Poster
Scale-invariant Optimal Sampling for Rare-events Data and Sparse Models
Jing Wang · HaiYing Wang · Hao Zhang
West Ballroom A-D #5407
Subsampling is effective in tackling computational challenges for massive data with rare events. Overly aggressive subsampling may adversely affect estimation efficiency, and optimal subsampling is essential to mitigate the information loss. However, existing optimal subsampling probabilities depends on data scales, and some scaling transformations may result in inefficient subsamples. This problem is more significant when there are inactive features, because their influence on the subsampling probabilities can be arbitrarily magnified by inappropriate scaling transformations.

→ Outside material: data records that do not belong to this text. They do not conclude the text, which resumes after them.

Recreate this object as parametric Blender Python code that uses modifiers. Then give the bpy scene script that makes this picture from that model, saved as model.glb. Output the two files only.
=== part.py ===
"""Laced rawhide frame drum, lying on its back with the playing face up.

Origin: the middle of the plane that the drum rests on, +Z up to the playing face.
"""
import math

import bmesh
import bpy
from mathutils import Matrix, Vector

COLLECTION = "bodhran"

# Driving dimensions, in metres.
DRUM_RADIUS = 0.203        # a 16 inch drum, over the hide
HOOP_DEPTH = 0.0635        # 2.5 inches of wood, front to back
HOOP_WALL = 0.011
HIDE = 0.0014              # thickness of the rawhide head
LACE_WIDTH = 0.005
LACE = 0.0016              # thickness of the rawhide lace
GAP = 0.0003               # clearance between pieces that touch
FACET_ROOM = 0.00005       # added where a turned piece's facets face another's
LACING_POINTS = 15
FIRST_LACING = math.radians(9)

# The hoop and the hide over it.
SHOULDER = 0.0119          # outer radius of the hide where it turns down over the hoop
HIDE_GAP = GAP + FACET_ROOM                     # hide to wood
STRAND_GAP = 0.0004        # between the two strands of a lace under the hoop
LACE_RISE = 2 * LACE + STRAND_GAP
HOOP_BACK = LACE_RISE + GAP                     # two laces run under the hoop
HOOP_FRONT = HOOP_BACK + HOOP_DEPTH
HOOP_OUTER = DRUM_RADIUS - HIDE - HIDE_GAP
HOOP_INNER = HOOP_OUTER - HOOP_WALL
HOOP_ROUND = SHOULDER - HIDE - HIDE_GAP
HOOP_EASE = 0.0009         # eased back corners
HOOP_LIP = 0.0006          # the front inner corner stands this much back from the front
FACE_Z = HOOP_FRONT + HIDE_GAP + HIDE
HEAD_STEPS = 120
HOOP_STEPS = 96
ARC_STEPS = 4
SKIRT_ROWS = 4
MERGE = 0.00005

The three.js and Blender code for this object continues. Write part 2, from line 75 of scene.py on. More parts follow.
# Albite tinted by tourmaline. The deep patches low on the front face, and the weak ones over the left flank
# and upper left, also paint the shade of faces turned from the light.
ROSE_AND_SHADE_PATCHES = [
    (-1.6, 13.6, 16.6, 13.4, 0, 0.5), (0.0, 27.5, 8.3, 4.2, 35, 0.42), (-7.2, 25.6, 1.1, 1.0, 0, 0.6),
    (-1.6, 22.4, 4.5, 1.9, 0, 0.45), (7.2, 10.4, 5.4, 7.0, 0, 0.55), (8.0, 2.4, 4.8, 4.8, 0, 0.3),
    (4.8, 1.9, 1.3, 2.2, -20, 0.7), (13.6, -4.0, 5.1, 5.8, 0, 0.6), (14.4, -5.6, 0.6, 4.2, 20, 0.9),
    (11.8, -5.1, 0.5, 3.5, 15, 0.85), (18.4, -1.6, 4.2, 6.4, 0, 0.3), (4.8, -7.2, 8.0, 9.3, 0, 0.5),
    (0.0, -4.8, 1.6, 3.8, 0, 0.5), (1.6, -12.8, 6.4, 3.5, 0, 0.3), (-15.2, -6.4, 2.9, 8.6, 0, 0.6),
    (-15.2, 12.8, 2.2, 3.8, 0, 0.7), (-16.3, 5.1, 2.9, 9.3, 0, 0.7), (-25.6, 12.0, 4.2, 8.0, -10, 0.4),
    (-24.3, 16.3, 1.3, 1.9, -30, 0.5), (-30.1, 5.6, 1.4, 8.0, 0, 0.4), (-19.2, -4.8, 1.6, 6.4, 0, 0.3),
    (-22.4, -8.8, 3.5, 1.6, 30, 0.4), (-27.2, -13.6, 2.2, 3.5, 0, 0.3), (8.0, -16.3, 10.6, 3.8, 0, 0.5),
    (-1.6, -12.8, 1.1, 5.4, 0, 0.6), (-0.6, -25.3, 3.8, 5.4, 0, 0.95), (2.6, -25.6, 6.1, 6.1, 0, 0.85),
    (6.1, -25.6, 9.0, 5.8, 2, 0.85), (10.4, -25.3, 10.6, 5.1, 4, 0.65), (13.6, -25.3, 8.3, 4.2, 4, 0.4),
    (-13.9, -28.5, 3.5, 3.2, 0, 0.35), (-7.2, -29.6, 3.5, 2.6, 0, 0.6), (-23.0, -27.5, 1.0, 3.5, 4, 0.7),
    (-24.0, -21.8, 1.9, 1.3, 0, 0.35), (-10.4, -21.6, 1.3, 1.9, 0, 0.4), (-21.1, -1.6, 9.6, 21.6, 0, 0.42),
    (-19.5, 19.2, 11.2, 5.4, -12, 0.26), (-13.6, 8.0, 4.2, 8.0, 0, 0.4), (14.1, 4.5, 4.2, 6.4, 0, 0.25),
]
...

We tackle this challenge and introduce a scale-invariant optimal subsampling function in the context of sparse models, where inactive features are commonly assumed. Instead of focusing on estimating model parameters, we define an optimal subsampling function to minimize the prediction error, using adaptive lasso as an example to outline the estimation procedure and study its theoretical guarantee. We first introduce the adaptive lasso estimator for rare-events data and establish its oracle properties, thereby validating the use of subsampling. Then we derive a scale-invariant optimal subsampling function that minimizes the prediction error of the inverse probability weighted (IPW) adaptive lasso. Finally, we present an estimator based on the maximum sampled conditional likelihood (MSCL) to further improve the estimation efficiency. We conduct numerical experiments using both simulated and real-world data sets to demonstrate the performance of the proposed methods.